Company-Wide Time Tracking Adoption
Best practice emphasizing universal time tracking adoption across all employees and roles. When tracking appears optional, adoption fails; normalization across the organization creates shared accountability and better data.
Last updated: 2026-03-20 03:48
Overview
Company-wide adoption is critical for time tracking success. When time tracking appears optional or limited to certain teams, overall adoption rates plummet.

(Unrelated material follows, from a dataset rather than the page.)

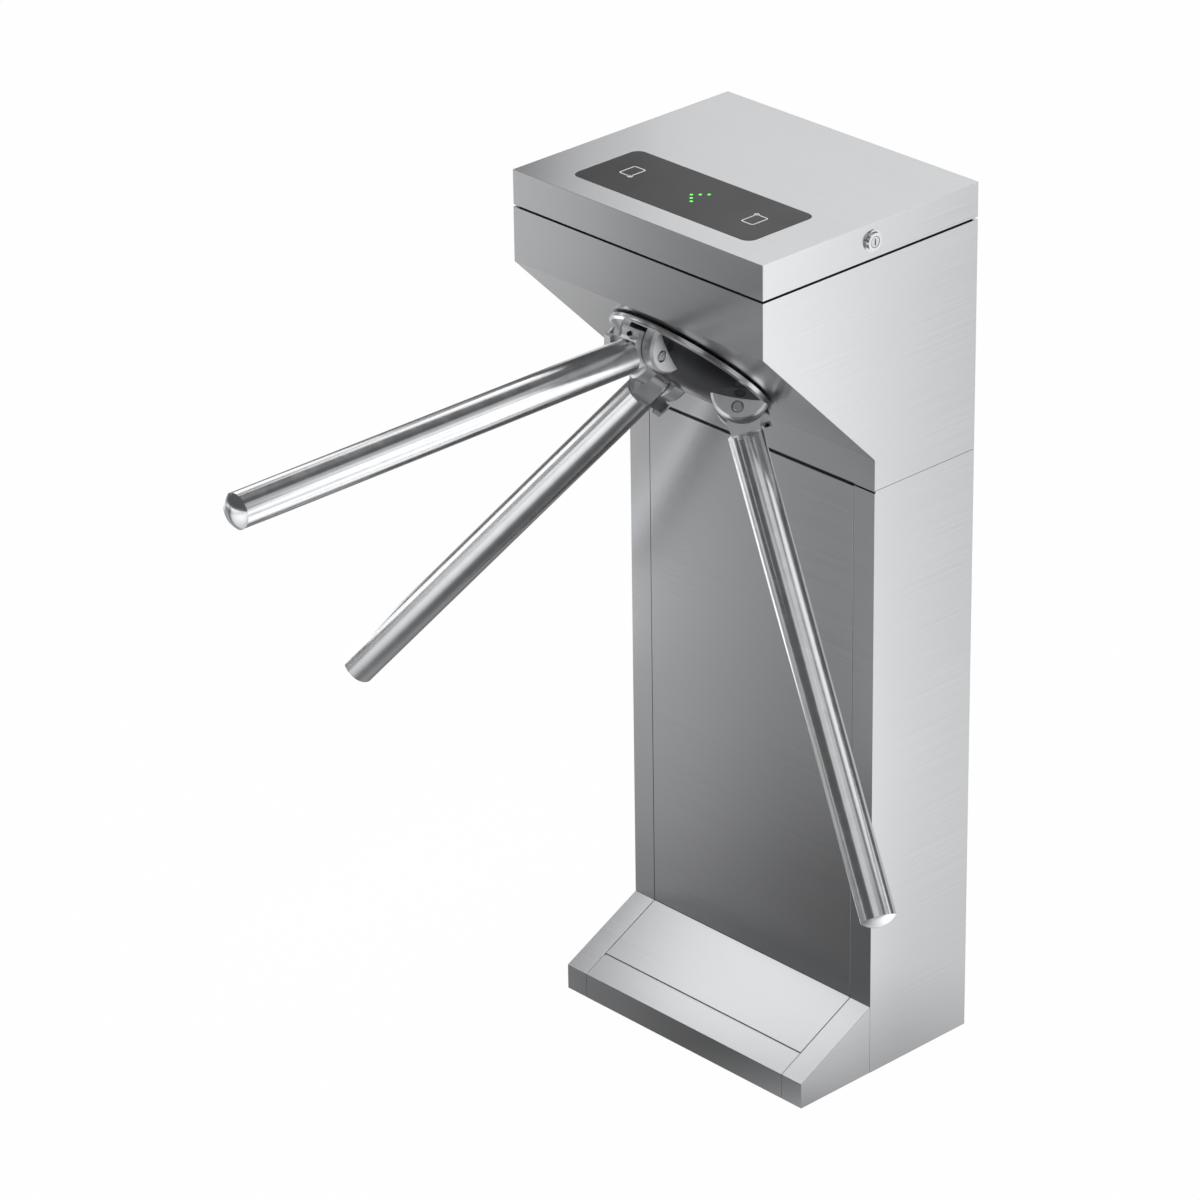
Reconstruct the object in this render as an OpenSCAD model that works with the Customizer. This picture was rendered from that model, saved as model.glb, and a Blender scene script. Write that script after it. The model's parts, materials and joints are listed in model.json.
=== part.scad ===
// Tripod turnstile with a slim cabinet, three drop arms and an indexing mechanism.
// Origin: on the floor, in the middle of the anchor pattern of the base plate.
// +Z up, the passage and the barrier arm lie towards -Y, the lock is on the +X side.

/* [Cabinet] */
// Width of the cabinet, head and column alike
body_w = 366; // [350:1:390]
// Depth of the head, front face to back
head_d = 313; // [306:1:320]
// Depth of the column
col_d = 150; // [142:1:158]
// Overall height to the top of the lid
total_h = 1000; // [990:1:1060]
// Height of the lid skirt
lid_h = 39; // [36:1:44]
// Height from the top of the lid down to the top edge of the slope
face_h = 103; // [98:1:108]
// Height of the upright lip below the slope
lip_h = 36; // [30:1:40]
// Tilt of the slope that carries the rotor
slope_deg = 45; // [43:0.5:46]
// Thickness of the stainless sheet
sheet_t = 1.5; // [1.2:0.1:1.8]
// Inward flange on the rims of head and column
flange_w = 14; // [12:1:16]
// Shadow gap between lid and head
lid_gap = 2.5; // [2.2:0.1:3]
// Gap at the seam between head and column
seam_gap = 0.5; // [0.3:0.1:0.8]
// Gap above the front panel, under the head
panel_gap = 2.5; // [2:0.1:4]
// Gap round the removable panels
reveal = 0.6; // [0.4:0.1:1]
// Width of the stiles beside the front panel
stile_w = 30; // [26:1:34]

/* [Foot] */
// Depth of the footprint, foot and column together
foot_d = 256; // [244:1:270]
// Height of the front edge of the foot
foot_lip_h = 30; // [26:1:34]
// Height at which the foot meets the column
foot_top_h = 82.5; // [76:0.5:90]
// Distance from the front of the foot to the cover panel
cover_inset = 29; // [24:1:36]
// Base plate thickness
base_t = 8; // [6:1:10]
// Anchor hole spacing across the cabinet
anchor_x = 260; // [240:1:280]
// Anchor hole spacing front to back
anchor_y = 150; // [136:1:160]
// Anchor hole diameter
anchor_d = 14; // [12:1:18]
// Cable entry hole diameter in the base plate
cable_hole_d = 50; // [44:1:60]

/* [Lid] */
// Display window, long side
window_w = 260; // [240:1:270]
// Display window, short side
window_d = 96; // [84:1:100]
// Corner radius of the display window
window_r = 11; // [8:1:14]
// Distance from the front of the lid to the middle of the window
window_y = 81; // [76:1:90]
// Thickness of the display window
window_t = 3; // [2.5:0.5:4]
// Spacing of the arrow lamps along each axis
lamp_pitch = 6.4; // [6:0.1:7]
// Diameter of an arrow lamp
lamp_d = 3.4; // [3:0.1:3.8]
// Diameter of the lid hinge pins
hinge_pin_d = 4; // [3.6:0.1:4.2]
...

Normalizing tracking across the entire organization creates a shared habit and culture of accountability.
Key Principles
- Require everyone to participate, not just billable staff
- Make time tracking a shared organizational habit
- Leadership must model the behavior
- Apply time tracking to internal projects and overhead
- Eliminate "special exceptions" that undermine adoption
- Create peer accountability through universal participation
- Communicate the purpose and benefits clearly
Benefits
- Much higher overall adoption rates
- Complete visibility into all work time
- Better resource allocation insights
- Accurate overhead and internal project costs
- Stronger culture of accountability
- More reliable data for decision-making
- Reduced perception of surveillance or mistrust
Implementation
Achieve company-wide adoption through executive sponsorship, clear communication of benefits, training for all employees, consistent enforcement, and demonstrating value through better resource planning and project outcomes.